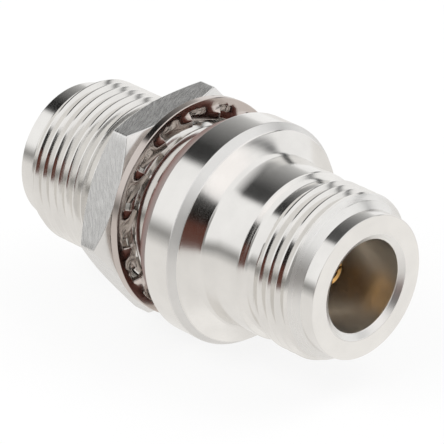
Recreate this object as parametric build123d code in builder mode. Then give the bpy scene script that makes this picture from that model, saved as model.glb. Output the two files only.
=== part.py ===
"""Coaxial bulkhead adapter, jack to jack, with its panel seal, lock washer and nut.

Lengths are in millimetres. The connector axis is X, the jack in front of the panel
points along +X, and +Z is up. The origin is on the axis, at the flange's rear face,
which is the face that meets the panel.
"""
import math
import os

from build123d import *

os.makedirs("parts", exist_ok=True)

# Coupling thread, 5/8 inch with 24 threads to the inch
THREAD_OD = 15.875
THREAD_PITCH = 25.4 / 24
THREAD_DEPTH_IN_PITCHES = 0.6134

# Overall reach of the body on each side of the panel face
FRONT_REACH = 17.1
REAR_REACH = 20.9

# Nose and lead-in cone at each mouth
NOSE_OD = 13.55
NOSE_LENGTH = 1.4
LEAD_LENGTH = 1.32

# Mouth bore, down to the face where a mating plug's outer contact stops
MOUTH_BORE = 8.75
MOUTH_DEPTH = 9.1
MOUTH_BORE_CHAMFER = 0.35
MOUTH_BORE_CHAMFER_RISE = 0.62

# Flange, which covers the seal
FLANGE_OVER_SEAL = 0.86
FLANGE_LENGTH = 2.85
FLANGE_BEVEL_LENGTH = 0.8
FLANGE_BEVEL_DROP = 0.54

# Steep shoulder in front of the flange, and the plain neck it falls to, of the thread's diameter
SHOULDER_LENGTH = 1.08
NECK_END = 8.87

# Relief between the neck and the front thread, cut just under the thread's root
RELIEF_UNDERCUT = 0.04
RELIEF_SLOPE_LENGTH = 0.4
RELIEF_FLAT_LENGTH = 1.2
THREAD_START_LENGTH = 0.45

# Coaxial line inside
LINE_BORE = 7.0
CONTACT_OD = 3.04
SOCKET_BORE = 1.68
SOCKET_DEPTH = 6.0
SOCKET_TIP_AHEAD = 4.86
SOCKET_TIP_CHAMFER = 0.25
SLOT_COUNT = 4
SLOT_WIDTH = 0.26
SLOT_LENGTH = 4.8
BEAD_LENGTH = 3.0
BEAD_CENTRE = 0.0
BEAD_CLEARANCE = 0.01
WAIST_OD = 2.2
STUD_OD = 1.6
STUD_LENGTH = 3.0
STUD_CLEARANCE = 0.02
STUD_END_GAP = 0.3
REAR_BEAD_LENGTH = 2.6
REAR_BEAD_INSET = 1.2

# Panel seal, a flat rubber ring round the body against the flange
SEAL_THICKNESS = 1.51
SEAL_WIDTH = 1.75
SEAL_CLEARANCE = 0.05

# Lock washer with teeth inside, which hangs loose and leans back at the top
TOOTH_TIP_CLEARANCE = 0.36
TOOTH_LENGTH = 1.35
WASHER_RING_WIDTH = 0.7
WASHER_THICKNESS = 0.8
WASHER_FACE = -4.05
WASHER_LEAN = 3.0
WASHER_OFFSET = 0.15
TOOTH_COUNT = 16
TOOTH_SLOT_WIDTH = 0.45
TOOTH_THICKNESS = 0.55
TOOTH_TWIST = 17.0
TOOTH_TWIST_LENGTH = 0.65
TOOTH_PHASE = 105.0
TOOTH_ROOT_OVERLAP = 0.2

# Hexagon nut, with its wall measured at the middle of a flat
NUT_WALL = 1.5375
NUT_THICKNESS = 3.4
NUT_FACE = -5.6
NUT_TURN = 7.35
NUT_CHAMFER_ANGLE = 30.0
NUT_THREAD_CLEARANCE = 0.05
NUT_BORE_CHAMFER = 0.5

# Places that follow from the sizes above
thread_r = THREAD_OD / 2
nose_r = NOSE_OD / 2
seal_inner_r = thread_r + SEAL_CLEARANCE
seal_outer_r = seal_inner_r + SEAL_WIDTH
flange_r = seal_outer_r + FLANGE_OVER_SEAL
thread_root_r = thread_r - THREAD_DEPTH_IN_PITCHES * THREAD_PITCH
relief_r = thread_root_r - RELIEF_UNDERCUT
bore_r = MOUTH_BORE / 2
line_r = LINE_BORE / 2
contact_r = CONTACT_OD / 2
front_plane = FRONT_REACH - MOUTH_DEPTH
rear_plane = MOUTH_DEPTH - REAR_REACH
front_tip = front_plane + SOCKET_TIP_AHEAD
rear_tip = rear_plane - SOCKET_TIP_AHEAD
bead_front = BEAD_CENTRE + BEAD_LENGTH / 2
bead_rear = BEAD_CENTRE - BEAD_LENGTH / 2


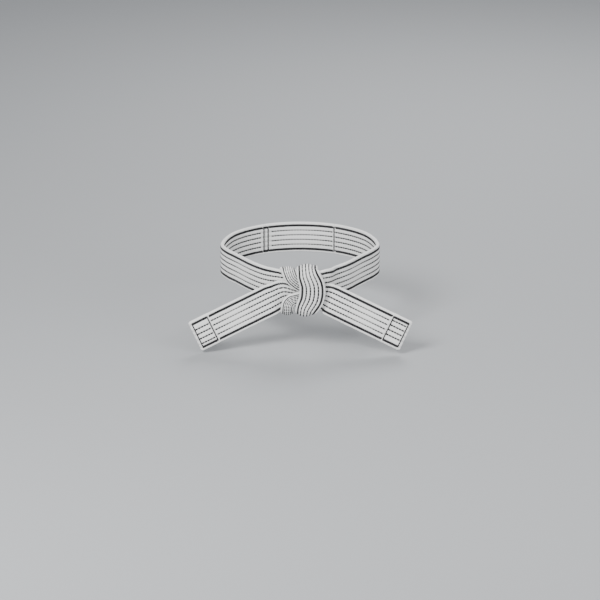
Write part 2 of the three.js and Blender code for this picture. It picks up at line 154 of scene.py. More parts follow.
def quarter_turn(x, y, radius, to_middle, vertical, share, level=STRAND):
    """A strand turns within its layer, from level to upright at x. vertical is 1 for upwards."""
    made = []
    for i in range(4):
        angle = math.pi / 6 * i
        across = x + to_middle * radius * (1 - math.sin(angle))
        away = level + radius * (1 - math.cos(angle))
        made.append(in_knot(across, y, vertical * away, FRONT, share))
    return made


def end_bend(x, from_layer, to_layer, base, rise, vertical, facing, share, drift=0.0):
    """A strand folds over the knot's top or bottom, from one layer to another. It shifts
    sideways by twice the drift."""
    middle, reach = (from_layer + to_layer) / 2, (from_layer - to_layer) / 2
    made = []
    for degrees in (45, 90, 135):
        angle = math.radians(degrees)
        y = middle + reach * math.cos(angle)
        z = vertical * (base + rise * math.sin(angle))
        outwards = (0, facing * math.copysign(1, reach) * math.cos(angle),
                    facing * vertical * math.sin(angle))
        made.append(in_knot(x + drift * (degrees / 90 - 1), y, z, outwards, share))
    return made


def left_knot():
    """From the left tail under the knot, up its front as the wrap, and back to the waist."""
    radius, base = 17.0, STRAND + 17.0
    top, middle, bottom = 8.5, 14.5, 5.0
    tail, standing, wrap = LAYER["left_tail"], LAYER["left_standing"], LAYER["wrap"]
    return [
        *exit_stations("left"),
        in_knot(-25, tail, -7.8, (0, -1, 0.04), 0.88),
        *quarter_turn(bottom, tail, radius, -1, -1, 0.62),
        *end_bend(bottom, tail, wrap, base, 9.5, -1, -1, 0.62),
        in_knot(bottom + 1.5, wrap, -base, BACK, 0.68),
        in_knot(middle - 0.5, wrap - 1, -9, BACK, 0.8),
        in_knot(middle + 0.5, wrap - 1, 9, BACK, 0.8),
        in_knot(top + 1, wrap, base, BACK, 0.72),
        *end_bend(top - 0.5, wrap, standing, base, 8.5, 1, -1, 0.66),
        *reversed(quarter_turn(top, standing, radius, -1, 1, 0.62)),
        in_knot(-19, standing, 6.8, FRONT, 0.68),
        in_knot(-31, standing + 0.8, 5.4, (-0.15, -1, 0), 0.92),
    ]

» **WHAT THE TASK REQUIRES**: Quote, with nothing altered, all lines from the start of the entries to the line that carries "THREAD_START_LENGTH = 0.45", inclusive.

» **SOLVED PROBLEM**:
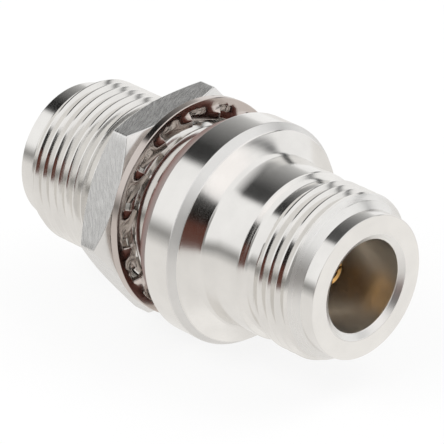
Recreate this object as parametric build123d code in builder mode. Then give the bpy scene script that makes this picture from that model, saved as model.glb. Output the two files only.
=== part.py ===
"""Coaxial bulkhead adapter, jack to jack, with its panel seal, lock washer and nut.

Lengths are in millimetres. The connector axis is X, the jack in front of the panel
points along +X, and +Z is up. The origin is on the axis, at the flange's rear face,
which is the face that meets the panel.
"""
import math
import os

from build123d import *

os.makedirs("parts", exist_ok=True)

# Coupling thread, 5/8 inch with 24 threads to the inch
THREAD_OD = 15.875
THREAD_PITCH = 25.4 / 24
THREAD_DEPTH_IN_PITCHES = 0.6134

# Overall reach of the body on each side of the panel face
FRONT_REACH = 17.1
REAR_REACH = 20.9

# Nose and lead-in cone at each mouth
NOSE_OD = 13.55
NOSE_LENGTH = 1.4
LEAD_LENGTH = 1.32

# Mouth bore, down to the face where a mating plug's outer contact stops
MOUTH_BORE = 8.75
MOUTH_DEPTH = 9.1
MOUTH_BORE_CHAMFER = 0.35
MOUTH_BORE_CHAMFER_RISE = 0.62

# Flange, which covers the seal
FLANGE_OVER_SEAL = 0.86
FLANGE_LENGTH = 2.85
FLANGE_BEVEL_LENGTH = 0.8
FLANGE_BEVEL_DROP = 0.54

# Steep shoulder in front of the flange, and the plain neck it falls to, of the thread's diameter
SHOULDER_LENGTH = 1.08
NECK_END = 8.87

# Relief between the neck and the front thread, cut just under the thread's root
RELIEF_UNDERCUT = 0.04
RELIEF_SLOPE_LENGTH = 0.4
RELIEF_FLAT_LENGTH = 1.2
THREAD_START_LENGTH = 0.45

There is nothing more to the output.